There came a time when the risk to remain tight in the bud was more painful than the risk it took to blossom. ~Anaïs Nin

Thursday, March 3, 2011

There's No Place Like Home

     I remember learning about the concept of Original Sin during Sunday School classes. The idea was that Adam and Eve brought sin into the world and now we are all born with sin.  Sin meaning that we are separate from God. The church I belonged to at the time baptized infants as a way to cleanse babies of sin bringing them back into union with God.  Yet when I held each of my children for the first time all I saw was a miracle.   A new creation, and although I had each of my kids baptized within weeks of their births, I began to question this notion that we are born already separated from God.

     But if we aren’t born already separated from God, when does it happen?  Or does it happen at all?  As I watched my babies grow, I saw them transform from innocent helpless beings to demanding toddlers and impossible adolescents.  But did that come from something within them or did it come from our culture.  Our culture that teaches about survival of the fittest, and only the strong survive.  A culture that rewards achievements, being number one, being better than others.  I watch reality TV shows and hear the mantra “I am going to stay true to myself” which sounds harmless enough, but really means “what’s right is what’s right for me.”

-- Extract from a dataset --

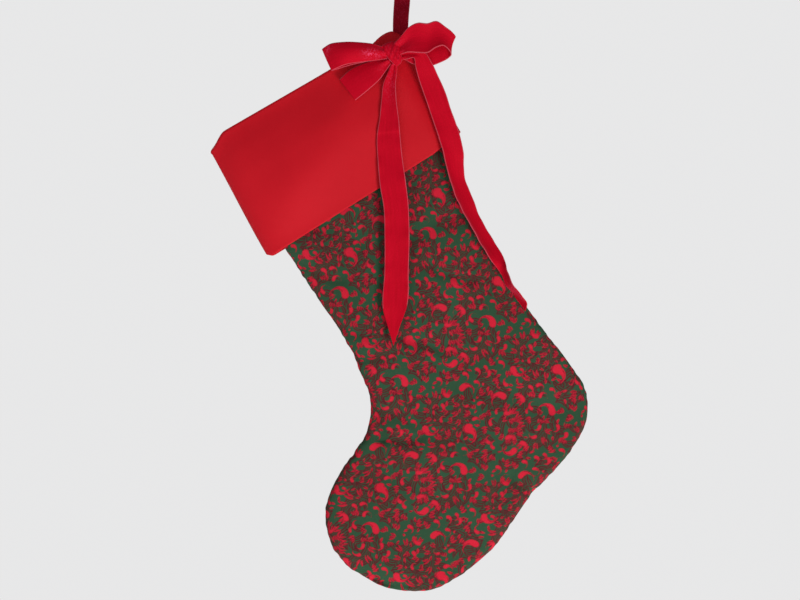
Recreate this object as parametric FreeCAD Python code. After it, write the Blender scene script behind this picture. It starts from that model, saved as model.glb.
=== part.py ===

     In the animal kingdom we see the theory of survival of the fittest at its best as animals instinctively know that for the herd to remain strong they must sometimes sacrifice their oldest, youngest and weakest members.  If humans are simply evolutionary creatures, I would conclude that we should also sacrifice for the good of the herd, but thankfully we are also created in the image of God.  A God who has taught us to resist the temptation to think only of ourselves.  A God who teaches us to care for the needy, the poor, the down and out, which was what Jesus spoke of in His sermon on the mount, and was radically opposite to the teachings of the strong religious leaders of the day.

    No I don’t believe that I was born separate from God, but I do believe that immersion into this culture has caused me to lose my way. I have forgotten who I am and where I came from.  And the only way back is through service.  Because each time I put someone else’s needs before my own, I move myself forward on the spectrum from my human nature to my spirit nature.  And while I may have a long way to go yet, I only have to remind myself that it’s not about being a better person  than anyone else, its simply about being a better person today than I was yesterday.


  1. I agree completely!! Babies are indeed a miracle,they are the closest thing to heaven that we can touch on this earth. How can anyone smell a newborn babies breathe and not feel the presence of God? I also believe we are only here to help others along the way,if not,what good are we? There's no doubt,you are on the right track.

  2. Oh Deborah, once again a really insightful post! Some excellent queries and points as well. Babies are tiny miracles from above, I believe that too. I believe they are SO close to God.

    I do agree that our culture plays a large part in who we are and who we become. As you said, the mantra about "staying true to yourself" has been tossed around so much, I think it has lost all of it's goodness and meaning and simply become a cop out to do whatever one pleases whatever the cost to anyone else.

    Your posts certainly make me think! I agree with Aimless Infatuation, you are on the right path lovely lady!

    Have a wonderful day! I hope it is full of laughter for you!

  3. It's my first time here and I'm glad that I clicked to follow.. this post is beautifully written!